#### DIRECTIONS
Using the listing below, set down each line from the line containing "bpy.context.scene.collection.objects.link(empty)" through the line containing "FRONT_Z = 0.6", both ends included, exactly and with nothing added.

#### SUPPLIED INFORMATION
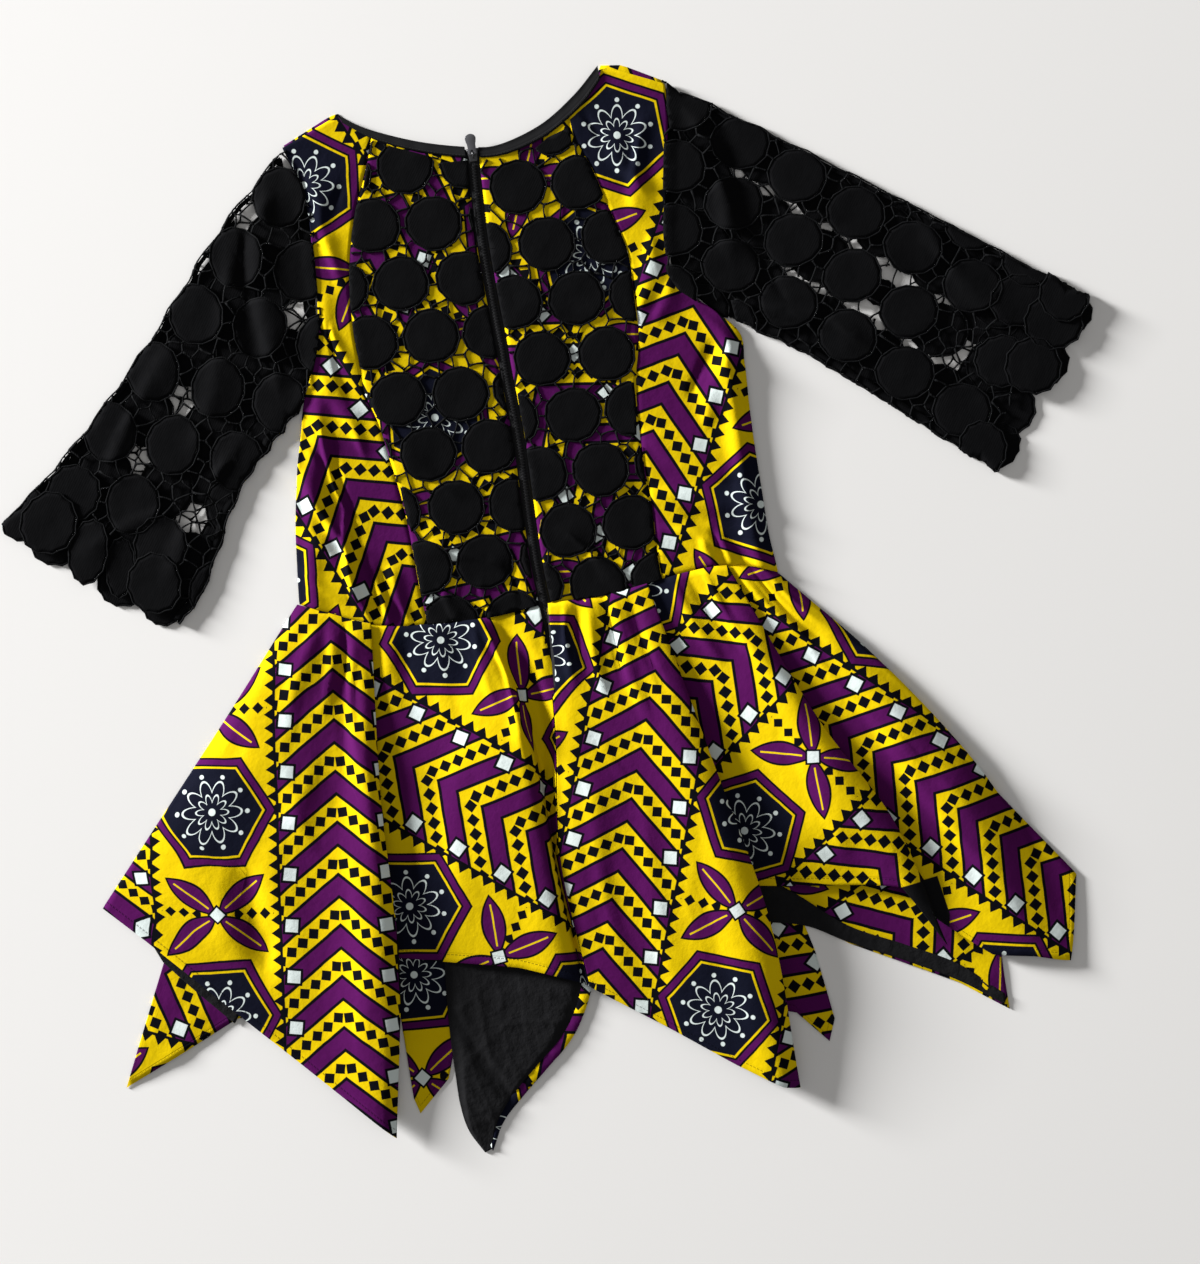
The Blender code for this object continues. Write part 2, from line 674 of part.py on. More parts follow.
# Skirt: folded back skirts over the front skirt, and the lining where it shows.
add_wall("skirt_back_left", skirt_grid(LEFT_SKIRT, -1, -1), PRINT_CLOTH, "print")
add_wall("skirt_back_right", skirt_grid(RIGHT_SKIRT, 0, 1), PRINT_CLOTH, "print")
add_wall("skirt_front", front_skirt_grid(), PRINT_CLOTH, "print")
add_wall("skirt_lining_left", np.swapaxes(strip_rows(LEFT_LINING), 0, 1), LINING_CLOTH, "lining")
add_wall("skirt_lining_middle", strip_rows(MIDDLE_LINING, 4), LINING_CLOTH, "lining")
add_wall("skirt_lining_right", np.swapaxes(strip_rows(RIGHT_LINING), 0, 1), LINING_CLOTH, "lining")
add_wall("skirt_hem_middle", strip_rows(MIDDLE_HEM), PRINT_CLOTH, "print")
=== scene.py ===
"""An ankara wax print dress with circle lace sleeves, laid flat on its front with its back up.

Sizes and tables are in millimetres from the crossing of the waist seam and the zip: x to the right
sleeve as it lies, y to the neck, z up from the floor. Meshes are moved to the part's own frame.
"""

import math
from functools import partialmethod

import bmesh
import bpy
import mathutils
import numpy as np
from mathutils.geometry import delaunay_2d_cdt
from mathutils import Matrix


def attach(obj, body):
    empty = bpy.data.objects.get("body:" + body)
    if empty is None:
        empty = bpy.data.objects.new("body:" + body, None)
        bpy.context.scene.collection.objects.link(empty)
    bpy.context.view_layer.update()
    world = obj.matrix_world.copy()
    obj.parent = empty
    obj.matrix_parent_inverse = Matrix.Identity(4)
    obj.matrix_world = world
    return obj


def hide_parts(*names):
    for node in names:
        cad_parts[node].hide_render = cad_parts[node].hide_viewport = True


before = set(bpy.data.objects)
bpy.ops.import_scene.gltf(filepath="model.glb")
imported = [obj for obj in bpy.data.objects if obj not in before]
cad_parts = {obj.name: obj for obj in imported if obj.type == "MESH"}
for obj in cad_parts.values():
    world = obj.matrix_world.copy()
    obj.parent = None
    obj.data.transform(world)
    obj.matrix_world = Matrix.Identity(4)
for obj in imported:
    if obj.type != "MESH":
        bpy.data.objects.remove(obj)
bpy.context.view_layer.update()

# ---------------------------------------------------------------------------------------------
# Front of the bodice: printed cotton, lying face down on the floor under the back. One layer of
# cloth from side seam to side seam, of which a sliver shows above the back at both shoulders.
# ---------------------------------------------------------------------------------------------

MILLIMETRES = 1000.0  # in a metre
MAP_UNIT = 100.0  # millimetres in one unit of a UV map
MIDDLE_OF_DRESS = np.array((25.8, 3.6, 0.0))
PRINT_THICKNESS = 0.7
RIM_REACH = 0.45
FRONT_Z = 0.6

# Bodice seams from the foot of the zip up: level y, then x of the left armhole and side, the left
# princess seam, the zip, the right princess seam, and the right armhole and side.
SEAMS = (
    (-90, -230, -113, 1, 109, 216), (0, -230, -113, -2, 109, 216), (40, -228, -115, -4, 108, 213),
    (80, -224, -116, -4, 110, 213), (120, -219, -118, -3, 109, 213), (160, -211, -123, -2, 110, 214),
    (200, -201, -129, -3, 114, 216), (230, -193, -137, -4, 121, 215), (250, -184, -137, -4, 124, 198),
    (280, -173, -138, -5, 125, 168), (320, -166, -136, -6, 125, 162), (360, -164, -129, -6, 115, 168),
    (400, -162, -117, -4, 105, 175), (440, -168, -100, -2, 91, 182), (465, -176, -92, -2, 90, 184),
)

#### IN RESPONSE
        bpy.context.scene.collection.objects.link(empty)
    bpy.context.view_layer.update()
    world = obj.matrix_world.copy()
    obj.parent = empty
    obj.matrix_parent_inverse = Matrix.Identity(4)
    obj.matrix_world = world
    return obj


def hide_parts(*names):
    for node in names:
        cad_parts[node].hide_render = cad_parts[node].hide_viewport = True


before = set(bpy.data.objects)
bpy.ops.import_scene.gltf(filepath="model.glb")
imported = [obj for obj in bpy.data.objects if obj not in before]
cad_parts = {obj.name: obj for obj in imported if obj.type == "MESH"}
for obj in cad_parts.values():
    world = obj.matrix_world.copy()
    obj.parent = None
    obj.data.transform(world)
    obj.matrix_world = Matrix.Identity(4)
for obj in imported:
    if obj.type != "MESH":
        bpy.data.objects.remove(obj)
bpy.context.view_layer.update()

# ---------------------------------------------------------------------------------------------
# Front of the bodice: printed cotton, lying face down on the floor under the back. One layer of
# cloth from side seam to side seam, of which a sliver shows above the back at both shoulders.
# ---------------------------------------------------------------------------------------------

MILLIMETRES = 1000.0  # in a metre
MAP_UNIT = 100.0  # millimetres in one unit of a UV map
MIDDLE_OF_DRESS = np.array((25.8, 3.6, 0.0))
PRINT_THICKNESS = 0.7
RIM_REACH = 0.45
FRONT_Z = 0.6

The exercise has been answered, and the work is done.